_PROBLEM STATEMENT_:
Only the lines from the first one through the line with "const LEFT_POWER = 1.35;" should be printed, exactly as they appear.

§ §

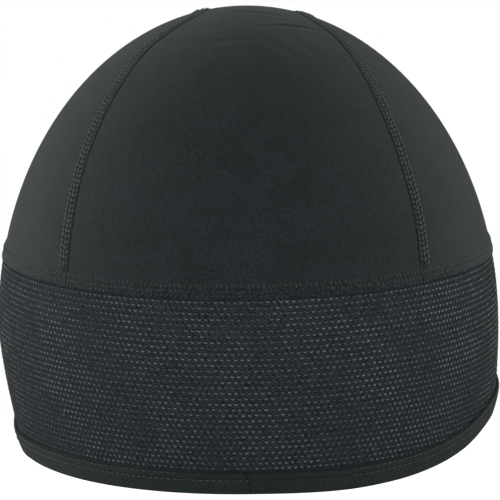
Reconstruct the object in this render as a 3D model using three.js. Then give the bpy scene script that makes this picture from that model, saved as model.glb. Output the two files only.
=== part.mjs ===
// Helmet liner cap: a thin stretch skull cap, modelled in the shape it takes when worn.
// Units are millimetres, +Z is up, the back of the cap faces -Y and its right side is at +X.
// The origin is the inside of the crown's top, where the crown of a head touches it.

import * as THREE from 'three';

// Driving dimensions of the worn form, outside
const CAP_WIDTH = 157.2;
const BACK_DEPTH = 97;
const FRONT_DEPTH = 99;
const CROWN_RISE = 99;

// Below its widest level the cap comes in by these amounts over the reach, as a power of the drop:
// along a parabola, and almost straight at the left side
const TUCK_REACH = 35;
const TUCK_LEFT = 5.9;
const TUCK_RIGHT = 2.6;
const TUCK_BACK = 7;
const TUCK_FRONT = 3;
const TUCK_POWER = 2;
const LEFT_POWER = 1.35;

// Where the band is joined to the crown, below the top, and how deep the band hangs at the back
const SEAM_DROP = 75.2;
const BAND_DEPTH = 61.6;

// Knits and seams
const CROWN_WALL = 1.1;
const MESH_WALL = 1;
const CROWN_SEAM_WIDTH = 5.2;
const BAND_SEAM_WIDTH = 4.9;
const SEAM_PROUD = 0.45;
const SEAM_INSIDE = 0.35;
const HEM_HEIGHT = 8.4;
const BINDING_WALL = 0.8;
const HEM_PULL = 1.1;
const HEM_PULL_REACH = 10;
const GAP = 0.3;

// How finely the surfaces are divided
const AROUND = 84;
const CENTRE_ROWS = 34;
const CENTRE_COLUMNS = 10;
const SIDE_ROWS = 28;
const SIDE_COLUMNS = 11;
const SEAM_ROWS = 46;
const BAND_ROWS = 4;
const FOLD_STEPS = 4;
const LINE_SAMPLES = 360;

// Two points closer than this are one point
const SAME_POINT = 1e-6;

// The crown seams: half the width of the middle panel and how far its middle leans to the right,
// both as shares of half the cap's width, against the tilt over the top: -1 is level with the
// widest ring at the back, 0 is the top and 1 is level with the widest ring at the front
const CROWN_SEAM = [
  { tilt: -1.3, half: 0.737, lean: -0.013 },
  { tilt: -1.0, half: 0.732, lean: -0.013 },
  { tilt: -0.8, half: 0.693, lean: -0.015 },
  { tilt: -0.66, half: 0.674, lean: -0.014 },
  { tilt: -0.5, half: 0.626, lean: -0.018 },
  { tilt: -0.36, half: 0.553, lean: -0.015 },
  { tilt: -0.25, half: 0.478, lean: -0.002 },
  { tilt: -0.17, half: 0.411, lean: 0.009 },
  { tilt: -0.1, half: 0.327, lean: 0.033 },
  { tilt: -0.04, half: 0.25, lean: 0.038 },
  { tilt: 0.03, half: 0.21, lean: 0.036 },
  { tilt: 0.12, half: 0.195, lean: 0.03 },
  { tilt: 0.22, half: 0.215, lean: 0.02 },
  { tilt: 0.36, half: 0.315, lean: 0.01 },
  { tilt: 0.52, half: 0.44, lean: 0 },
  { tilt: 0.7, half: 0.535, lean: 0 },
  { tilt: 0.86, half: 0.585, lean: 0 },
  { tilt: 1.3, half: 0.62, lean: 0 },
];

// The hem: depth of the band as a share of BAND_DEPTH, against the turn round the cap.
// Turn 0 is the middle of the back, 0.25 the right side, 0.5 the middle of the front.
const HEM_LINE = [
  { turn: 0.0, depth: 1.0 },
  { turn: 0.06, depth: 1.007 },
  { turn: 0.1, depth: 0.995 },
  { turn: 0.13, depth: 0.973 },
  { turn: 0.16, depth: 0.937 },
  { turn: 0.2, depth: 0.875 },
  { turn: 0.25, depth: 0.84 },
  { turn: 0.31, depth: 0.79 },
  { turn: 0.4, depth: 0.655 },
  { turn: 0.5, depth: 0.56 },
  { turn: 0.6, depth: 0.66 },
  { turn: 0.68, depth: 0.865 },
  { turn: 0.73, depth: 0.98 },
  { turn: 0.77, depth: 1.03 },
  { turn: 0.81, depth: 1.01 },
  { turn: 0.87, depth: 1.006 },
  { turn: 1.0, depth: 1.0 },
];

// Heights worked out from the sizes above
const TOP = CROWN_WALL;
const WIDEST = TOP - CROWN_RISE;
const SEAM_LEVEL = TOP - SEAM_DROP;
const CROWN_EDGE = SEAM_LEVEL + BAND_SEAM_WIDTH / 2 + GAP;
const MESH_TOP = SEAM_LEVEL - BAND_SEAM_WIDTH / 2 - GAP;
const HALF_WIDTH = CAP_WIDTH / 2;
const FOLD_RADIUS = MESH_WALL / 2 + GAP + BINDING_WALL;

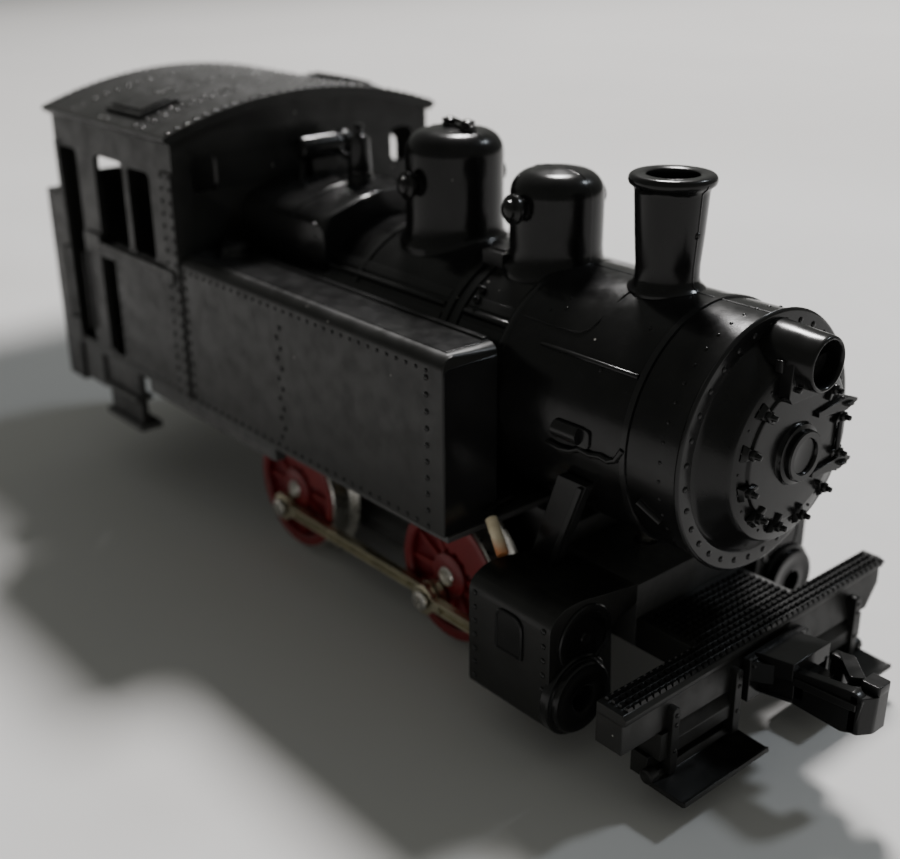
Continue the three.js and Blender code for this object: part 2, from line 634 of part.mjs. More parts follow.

§ §

_TASK RESULT_:
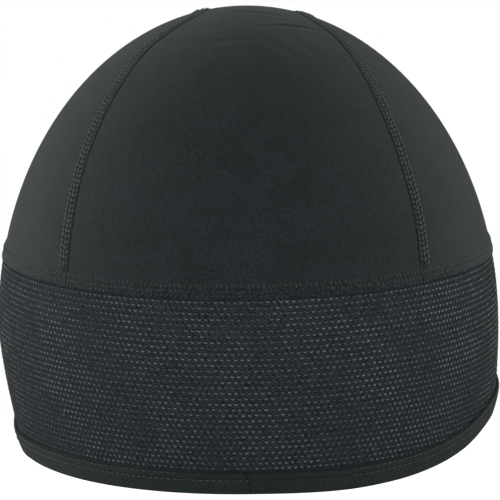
Reconstruct the object in this render as a 3D model using three.js. Then give the bpy scene script that makes this picture from that model, saved as model.glb. Output the two files only.
=== part.mjs ===
// Helmet liner cap: a thin stretch skull cap, modelled in the shape it takes when worn.
// Units are millimetres, +Z is up, the back of the cap faces -Y and its right side is at +X.
// The origin is the inside of the crown's top, where the crown of a head touches it.

import * as THREE from 'three';

// Driving dimensions of the worn form, outside
const CAP_WIDTH = 157.2;
const BACK_DEPTH = 97;
const FRONT_DEPTH = 99;
const CROWN_RISE = 99;

// Below its widest level the cap comes in by these amounts over the reach, as a power of the drop:
// along a parabola, and almost straight at the left side
const TUCK_REACH = 35;
const TUCK_LEFT = 5.9;
const TUCK_RIGHT = 2.6;
const TUCK_BACK = 7;
const TUCK_FRONT = 3;
const TUCK_POWER = 2;
const LEFT_POWER = 1.35;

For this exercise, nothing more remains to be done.